##### PROVIDED INFORMATION #####
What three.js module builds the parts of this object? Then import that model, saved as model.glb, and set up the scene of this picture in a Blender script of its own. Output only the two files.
#####
##### PROVIDED INFORMATION #####
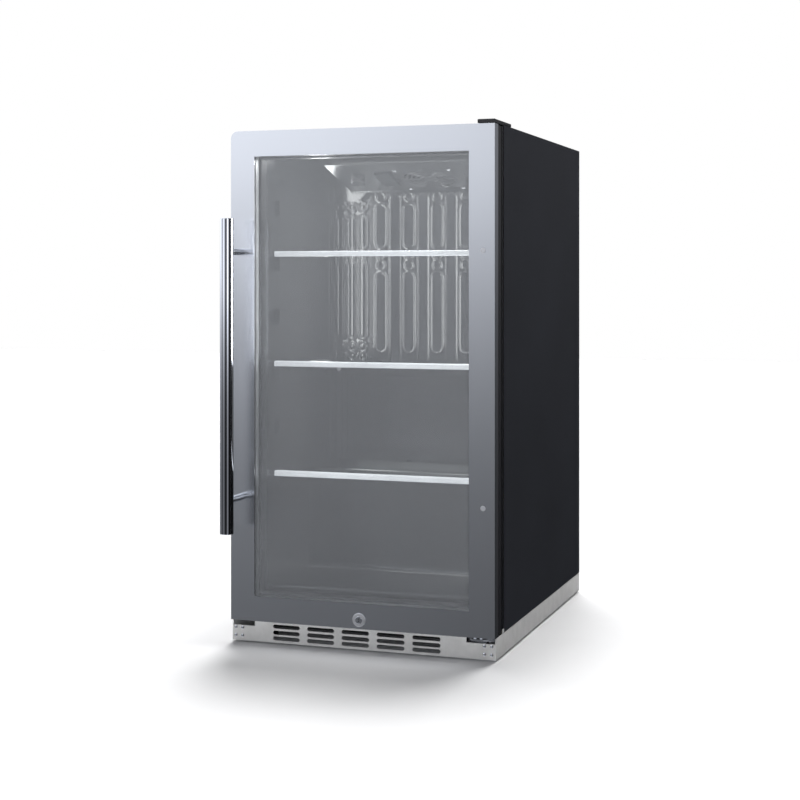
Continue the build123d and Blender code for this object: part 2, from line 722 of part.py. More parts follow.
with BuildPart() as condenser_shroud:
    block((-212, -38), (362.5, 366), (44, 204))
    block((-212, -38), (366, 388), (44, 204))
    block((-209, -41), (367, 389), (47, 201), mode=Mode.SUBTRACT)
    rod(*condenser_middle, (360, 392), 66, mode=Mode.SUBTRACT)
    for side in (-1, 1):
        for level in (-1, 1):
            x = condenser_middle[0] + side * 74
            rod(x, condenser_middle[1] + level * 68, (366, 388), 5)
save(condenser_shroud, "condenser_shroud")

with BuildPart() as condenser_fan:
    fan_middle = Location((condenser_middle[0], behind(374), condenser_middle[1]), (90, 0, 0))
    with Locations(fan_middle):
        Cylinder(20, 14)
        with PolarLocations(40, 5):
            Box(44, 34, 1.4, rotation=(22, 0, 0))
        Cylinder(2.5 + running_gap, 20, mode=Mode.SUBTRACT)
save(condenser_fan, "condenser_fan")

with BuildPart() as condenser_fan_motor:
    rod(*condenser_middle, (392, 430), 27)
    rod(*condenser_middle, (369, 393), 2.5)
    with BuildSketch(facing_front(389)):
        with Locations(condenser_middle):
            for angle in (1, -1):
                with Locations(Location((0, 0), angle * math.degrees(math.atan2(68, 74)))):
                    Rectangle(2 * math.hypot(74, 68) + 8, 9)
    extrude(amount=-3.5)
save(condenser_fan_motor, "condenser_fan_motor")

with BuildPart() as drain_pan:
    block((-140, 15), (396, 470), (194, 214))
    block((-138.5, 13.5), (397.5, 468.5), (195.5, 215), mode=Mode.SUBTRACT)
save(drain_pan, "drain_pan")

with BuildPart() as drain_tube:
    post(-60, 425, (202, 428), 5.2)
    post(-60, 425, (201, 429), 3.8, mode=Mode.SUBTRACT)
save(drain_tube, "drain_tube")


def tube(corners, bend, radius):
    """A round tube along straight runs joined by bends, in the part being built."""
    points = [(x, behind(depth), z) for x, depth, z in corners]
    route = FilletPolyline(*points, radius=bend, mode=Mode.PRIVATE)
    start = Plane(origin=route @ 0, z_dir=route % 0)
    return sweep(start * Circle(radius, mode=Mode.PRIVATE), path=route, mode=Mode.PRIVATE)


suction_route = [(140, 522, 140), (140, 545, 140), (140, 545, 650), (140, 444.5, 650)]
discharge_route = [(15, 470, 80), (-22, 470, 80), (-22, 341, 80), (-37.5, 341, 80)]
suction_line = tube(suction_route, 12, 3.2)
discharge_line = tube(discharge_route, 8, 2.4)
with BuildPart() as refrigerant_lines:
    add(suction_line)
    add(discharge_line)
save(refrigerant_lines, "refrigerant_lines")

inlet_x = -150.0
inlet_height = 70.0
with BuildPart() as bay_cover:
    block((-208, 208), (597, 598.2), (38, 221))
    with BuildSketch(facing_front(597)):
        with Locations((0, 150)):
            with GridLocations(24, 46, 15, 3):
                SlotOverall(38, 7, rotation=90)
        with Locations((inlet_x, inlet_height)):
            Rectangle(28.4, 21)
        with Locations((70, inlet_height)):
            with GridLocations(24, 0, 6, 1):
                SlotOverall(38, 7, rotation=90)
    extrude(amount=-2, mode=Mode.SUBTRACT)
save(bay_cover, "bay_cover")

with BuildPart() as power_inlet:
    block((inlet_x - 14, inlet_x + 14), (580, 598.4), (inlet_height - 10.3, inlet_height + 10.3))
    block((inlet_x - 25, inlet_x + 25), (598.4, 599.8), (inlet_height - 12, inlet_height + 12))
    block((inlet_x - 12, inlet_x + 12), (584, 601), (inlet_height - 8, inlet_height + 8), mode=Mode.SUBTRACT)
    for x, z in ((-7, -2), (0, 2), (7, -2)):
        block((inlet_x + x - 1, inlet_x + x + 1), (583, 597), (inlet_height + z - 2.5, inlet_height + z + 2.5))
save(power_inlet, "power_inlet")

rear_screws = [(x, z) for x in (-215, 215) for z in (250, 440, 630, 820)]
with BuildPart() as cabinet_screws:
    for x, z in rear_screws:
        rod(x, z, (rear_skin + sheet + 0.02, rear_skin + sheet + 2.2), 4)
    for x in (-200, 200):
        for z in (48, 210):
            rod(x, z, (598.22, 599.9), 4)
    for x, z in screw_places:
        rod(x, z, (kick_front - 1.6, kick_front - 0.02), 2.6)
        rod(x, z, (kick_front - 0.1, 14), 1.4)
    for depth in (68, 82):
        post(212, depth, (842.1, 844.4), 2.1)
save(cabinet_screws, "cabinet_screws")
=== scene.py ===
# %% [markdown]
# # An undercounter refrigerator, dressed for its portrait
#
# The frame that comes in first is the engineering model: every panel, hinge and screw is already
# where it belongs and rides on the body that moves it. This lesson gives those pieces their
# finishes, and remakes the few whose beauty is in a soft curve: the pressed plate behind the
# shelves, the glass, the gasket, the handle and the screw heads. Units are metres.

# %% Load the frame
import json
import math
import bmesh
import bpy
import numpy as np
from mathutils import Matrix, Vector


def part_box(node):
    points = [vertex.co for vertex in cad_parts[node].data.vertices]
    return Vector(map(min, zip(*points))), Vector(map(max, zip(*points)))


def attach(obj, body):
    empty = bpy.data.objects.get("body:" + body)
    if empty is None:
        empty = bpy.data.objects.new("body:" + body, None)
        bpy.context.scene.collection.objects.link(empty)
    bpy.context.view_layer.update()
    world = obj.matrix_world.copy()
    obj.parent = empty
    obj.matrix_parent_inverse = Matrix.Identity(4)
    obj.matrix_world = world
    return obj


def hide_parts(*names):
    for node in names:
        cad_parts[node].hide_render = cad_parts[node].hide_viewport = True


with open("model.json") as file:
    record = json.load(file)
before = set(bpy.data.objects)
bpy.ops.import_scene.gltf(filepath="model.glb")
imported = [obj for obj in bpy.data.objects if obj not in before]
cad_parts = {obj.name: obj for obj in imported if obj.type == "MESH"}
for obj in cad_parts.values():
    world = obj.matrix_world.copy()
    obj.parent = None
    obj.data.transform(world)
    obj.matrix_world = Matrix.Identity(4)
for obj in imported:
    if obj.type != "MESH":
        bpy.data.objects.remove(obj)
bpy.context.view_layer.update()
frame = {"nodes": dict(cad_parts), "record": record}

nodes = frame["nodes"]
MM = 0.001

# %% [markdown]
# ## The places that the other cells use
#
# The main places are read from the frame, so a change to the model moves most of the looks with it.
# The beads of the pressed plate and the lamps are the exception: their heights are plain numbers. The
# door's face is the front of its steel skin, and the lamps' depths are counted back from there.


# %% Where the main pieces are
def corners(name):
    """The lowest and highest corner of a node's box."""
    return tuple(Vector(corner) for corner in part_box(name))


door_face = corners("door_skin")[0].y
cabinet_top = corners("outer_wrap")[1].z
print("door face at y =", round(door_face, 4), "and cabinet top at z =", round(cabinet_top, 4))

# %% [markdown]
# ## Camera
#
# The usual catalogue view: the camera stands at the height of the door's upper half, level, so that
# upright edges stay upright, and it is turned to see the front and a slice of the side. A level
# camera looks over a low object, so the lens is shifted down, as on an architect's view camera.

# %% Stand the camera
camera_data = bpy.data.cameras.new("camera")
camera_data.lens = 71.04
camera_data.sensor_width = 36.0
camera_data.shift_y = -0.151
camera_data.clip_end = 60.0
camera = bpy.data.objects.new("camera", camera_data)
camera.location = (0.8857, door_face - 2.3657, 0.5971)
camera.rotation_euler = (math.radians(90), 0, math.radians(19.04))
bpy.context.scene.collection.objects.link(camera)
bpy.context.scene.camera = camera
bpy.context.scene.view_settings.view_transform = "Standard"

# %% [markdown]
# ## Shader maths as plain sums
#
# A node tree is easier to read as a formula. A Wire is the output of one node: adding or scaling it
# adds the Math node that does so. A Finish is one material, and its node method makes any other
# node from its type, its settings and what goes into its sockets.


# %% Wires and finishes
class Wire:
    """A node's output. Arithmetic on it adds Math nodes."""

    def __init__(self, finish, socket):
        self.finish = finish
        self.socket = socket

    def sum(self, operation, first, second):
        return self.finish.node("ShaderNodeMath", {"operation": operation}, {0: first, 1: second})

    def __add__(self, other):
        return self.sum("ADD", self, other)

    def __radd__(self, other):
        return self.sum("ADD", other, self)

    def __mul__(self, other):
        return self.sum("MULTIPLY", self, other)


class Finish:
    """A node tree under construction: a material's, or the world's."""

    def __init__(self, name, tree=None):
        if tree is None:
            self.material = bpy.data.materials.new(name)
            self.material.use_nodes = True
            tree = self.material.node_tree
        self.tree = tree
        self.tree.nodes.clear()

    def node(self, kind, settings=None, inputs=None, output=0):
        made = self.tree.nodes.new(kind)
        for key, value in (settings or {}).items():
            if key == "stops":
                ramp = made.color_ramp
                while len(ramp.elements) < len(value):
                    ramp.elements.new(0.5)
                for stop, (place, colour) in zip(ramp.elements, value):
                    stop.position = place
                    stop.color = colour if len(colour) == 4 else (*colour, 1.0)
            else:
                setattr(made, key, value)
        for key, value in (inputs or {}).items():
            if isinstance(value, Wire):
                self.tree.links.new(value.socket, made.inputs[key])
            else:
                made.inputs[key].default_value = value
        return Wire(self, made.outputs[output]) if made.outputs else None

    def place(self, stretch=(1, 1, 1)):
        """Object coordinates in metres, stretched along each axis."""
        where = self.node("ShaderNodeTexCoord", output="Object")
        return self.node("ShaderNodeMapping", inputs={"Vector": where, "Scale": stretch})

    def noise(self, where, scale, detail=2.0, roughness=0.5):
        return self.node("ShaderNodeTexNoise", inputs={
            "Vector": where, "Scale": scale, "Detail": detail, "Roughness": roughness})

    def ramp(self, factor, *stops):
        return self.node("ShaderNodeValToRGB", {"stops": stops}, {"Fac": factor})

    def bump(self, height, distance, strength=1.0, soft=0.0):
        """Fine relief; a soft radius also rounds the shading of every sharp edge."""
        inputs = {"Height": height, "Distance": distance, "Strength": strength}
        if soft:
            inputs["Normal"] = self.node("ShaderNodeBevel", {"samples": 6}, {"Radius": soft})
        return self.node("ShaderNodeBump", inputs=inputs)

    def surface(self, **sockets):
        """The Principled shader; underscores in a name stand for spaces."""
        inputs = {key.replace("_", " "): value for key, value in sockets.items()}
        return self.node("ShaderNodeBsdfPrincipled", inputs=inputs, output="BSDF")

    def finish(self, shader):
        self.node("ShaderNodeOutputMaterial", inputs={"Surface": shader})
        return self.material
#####
##### PROVIDED INFORMATION #####
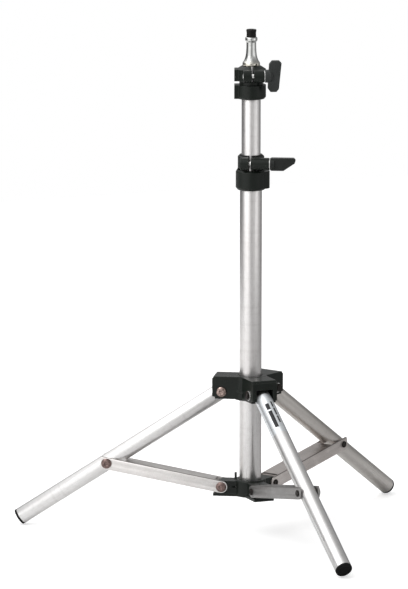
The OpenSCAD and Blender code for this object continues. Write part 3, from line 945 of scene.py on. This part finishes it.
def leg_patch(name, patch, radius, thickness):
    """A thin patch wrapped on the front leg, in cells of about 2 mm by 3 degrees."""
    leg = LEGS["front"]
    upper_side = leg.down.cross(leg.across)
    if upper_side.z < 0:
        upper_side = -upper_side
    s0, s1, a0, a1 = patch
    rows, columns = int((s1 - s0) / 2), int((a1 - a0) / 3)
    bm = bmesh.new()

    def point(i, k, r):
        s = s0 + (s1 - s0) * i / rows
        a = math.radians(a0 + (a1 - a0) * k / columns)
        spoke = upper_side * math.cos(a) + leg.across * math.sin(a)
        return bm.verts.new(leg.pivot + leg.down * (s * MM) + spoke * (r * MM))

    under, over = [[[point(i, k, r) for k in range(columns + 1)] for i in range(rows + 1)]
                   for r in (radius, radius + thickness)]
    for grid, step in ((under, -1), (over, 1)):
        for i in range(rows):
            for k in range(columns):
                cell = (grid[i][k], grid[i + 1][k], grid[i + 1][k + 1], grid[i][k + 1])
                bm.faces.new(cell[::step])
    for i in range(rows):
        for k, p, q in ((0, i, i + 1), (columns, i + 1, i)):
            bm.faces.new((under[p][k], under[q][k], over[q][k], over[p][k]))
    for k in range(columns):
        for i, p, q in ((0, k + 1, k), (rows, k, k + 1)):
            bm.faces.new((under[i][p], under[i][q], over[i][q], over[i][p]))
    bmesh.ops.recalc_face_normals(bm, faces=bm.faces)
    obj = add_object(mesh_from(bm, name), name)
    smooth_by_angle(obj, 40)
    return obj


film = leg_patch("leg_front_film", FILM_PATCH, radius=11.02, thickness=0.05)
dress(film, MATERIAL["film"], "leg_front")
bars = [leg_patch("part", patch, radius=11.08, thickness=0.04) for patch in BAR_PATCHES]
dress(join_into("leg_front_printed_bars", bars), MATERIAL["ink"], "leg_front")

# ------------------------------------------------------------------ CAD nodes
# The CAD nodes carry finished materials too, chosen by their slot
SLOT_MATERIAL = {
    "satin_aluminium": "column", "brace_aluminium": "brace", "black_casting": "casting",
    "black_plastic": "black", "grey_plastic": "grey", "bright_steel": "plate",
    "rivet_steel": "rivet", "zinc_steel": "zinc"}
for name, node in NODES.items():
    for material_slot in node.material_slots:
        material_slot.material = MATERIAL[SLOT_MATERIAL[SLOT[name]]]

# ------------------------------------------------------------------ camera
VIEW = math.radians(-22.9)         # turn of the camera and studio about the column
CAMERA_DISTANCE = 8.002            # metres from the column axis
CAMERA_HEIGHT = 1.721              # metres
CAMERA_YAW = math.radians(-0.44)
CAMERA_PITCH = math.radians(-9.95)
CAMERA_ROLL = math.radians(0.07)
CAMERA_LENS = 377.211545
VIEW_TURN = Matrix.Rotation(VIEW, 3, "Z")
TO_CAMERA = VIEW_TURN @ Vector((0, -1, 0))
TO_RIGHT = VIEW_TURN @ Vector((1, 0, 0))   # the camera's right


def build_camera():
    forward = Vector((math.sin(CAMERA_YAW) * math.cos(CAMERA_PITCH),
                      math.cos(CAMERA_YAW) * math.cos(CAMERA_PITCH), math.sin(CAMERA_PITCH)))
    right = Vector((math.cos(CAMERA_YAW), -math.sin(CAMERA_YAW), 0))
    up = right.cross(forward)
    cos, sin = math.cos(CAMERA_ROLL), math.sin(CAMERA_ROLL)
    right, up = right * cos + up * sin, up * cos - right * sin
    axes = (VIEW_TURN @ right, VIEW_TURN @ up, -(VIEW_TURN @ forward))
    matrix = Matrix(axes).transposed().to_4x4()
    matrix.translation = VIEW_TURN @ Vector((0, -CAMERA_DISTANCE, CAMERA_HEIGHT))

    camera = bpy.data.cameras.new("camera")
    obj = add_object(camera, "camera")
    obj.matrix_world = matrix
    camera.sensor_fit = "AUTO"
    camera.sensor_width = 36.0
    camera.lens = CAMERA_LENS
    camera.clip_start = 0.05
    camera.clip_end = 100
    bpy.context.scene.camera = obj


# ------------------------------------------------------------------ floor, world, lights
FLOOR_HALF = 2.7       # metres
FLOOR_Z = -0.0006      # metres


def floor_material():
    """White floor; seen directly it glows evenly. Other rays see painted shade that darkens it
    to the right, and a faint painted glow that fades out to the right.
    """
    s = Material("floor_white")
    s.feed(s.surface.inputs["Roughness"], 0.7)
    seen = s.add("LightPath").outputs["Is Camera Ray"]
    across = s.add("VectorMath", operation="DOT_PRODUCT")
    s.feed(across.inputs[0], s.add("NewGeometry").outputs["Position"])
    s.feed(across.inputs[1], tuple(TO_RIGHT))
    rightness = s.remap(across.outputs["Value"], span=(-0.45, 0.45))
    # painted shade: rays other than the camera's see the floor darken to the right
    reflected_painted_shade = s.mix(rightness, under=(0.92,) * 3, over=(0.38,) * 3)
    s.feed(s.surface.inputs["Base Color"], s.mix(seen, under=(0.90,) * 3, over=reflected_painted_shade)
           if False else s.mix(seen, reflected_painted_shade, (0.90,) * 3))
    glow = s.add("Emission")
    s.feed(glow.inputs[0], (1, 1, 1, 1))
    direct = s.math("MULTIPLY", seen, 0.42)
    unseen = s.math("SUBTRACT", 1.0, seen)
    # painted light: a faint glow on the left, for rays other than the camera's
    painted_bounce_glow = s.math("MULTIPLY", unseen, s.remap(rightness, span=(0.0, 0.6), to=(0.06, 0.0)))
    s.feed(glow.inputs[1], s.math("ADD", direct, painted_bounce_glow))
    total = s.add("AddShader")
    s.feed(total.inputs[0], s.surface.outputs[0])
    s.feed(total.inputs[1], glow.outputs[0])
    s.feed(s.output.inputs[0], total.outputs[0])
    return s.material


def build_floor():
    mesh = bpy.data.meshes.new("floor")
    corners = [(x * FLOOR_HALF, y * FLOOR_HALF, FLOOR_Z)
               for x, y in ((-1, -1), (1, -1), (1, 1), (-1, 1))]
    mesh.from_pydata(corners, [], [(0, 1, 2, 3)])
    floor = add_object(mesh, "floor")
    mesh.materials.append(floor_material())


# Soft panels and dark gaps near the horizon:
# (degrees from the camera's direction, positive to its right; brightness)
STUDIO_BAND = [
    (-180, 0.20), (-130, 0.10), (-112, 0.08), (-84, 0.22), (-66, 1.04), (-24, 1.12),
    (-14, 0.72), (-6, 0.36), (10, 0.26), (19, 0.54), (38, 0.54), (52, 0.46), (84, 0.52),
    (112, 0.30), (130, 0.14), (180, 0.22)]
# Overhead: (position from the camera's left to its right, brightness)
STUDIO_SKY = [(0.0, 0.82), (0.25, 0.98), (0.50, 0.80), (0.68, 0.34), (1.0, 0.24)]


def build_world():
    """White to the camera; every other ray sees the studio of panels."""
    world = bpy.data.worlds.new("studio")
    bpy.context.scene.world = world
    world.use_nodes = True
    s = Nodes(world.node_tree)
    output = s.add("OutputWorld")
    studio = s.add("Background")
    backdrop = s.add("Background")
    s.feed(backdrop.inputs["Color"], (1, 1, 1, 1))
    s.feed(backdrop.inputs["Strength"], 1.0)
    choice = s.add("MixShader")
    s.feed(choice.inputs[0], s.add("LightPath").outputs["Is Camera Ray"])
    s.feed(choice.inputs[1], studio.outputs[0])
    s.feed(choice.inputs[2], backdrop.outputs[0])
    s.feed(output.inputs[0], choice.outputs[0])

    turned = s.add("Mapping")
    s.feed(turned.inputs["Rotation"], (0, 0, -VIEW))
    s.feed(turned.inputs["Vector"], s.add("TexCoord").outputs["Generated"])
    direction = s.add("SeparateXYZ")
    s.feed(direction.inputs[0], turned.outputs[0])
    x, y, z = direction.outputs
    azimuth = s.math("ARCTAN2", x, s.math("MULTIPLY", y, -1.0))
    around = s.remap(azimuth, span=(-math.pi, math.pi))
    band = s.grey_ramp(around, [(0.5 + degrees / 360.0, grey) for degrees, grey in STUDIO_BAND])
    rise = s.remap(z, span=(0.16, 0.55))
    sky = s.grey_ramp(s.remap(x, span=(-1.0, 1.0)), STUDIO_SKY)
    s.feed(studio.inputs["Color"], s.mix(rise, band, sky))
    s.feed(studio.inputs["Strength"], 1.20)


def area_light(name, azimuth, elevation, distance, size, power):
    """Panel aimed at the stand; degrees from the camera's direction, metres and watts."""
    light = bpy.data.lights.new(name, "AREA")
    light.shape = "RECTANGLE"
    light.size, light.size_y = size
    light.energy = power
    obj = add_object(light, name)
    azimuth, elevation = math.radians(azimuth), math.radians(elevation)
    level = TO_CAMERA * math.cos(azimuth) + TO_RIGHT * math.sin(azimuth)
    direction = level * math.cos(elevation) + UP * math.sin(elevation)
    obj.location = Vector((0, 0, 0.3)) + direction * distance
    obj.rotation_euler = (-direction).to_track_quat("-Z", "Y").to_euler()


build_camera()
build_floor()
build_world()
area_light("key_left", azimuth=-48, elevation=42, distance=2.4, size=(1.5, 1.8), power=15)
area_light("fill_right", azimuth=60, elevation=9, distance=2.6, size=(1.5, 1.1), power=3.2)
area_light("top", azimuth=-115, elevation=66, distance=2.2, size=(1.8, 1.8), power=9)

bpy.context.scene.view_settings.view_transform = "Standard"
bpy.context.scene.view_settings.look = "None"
#####
- [EXERCISE OBJECTIVE] Exactly the lines from the line with "obj.matrix_world = Matrix.Identity(4)" to the line with "cabinet top at", both included, are to be extracted, and no others.

- [CORRECT ANSWER]
    obj.matrix_world = Matrix.Identity(4)
for obj in imported:
    if obj.type != "MESH":
        bpy.data.objects.remove(obj)
bpy.context.view_layer.update()
frame = {"nodes": dict(cad_parts), "record": record}

nodes = frame["nodes"]
MM = 0.001

# %% [markdown]
# ## The places that the other cells use
#
# The main places are read from the frame, so a change to the model moves most of the looks with it.
# The beads of the pressed plate and the lamps are the exception: their heights are plain numbers. The
# door's face is the front of its steel skin, and the lamps' depths are counted back from there.


# %% Where the main pieces are
def corners(name):
    """The lowest and highest corner of a node's box."""
    return tuple(Vector(corner) for corner in part_box(name))


door_face = corners("door_skin")[0].y
cabinet_top = corners("outer_wrap")[1].z
print("door face at y =", round(door_face, 4), "and cabinet top at z =", round(cabinet_top, 4))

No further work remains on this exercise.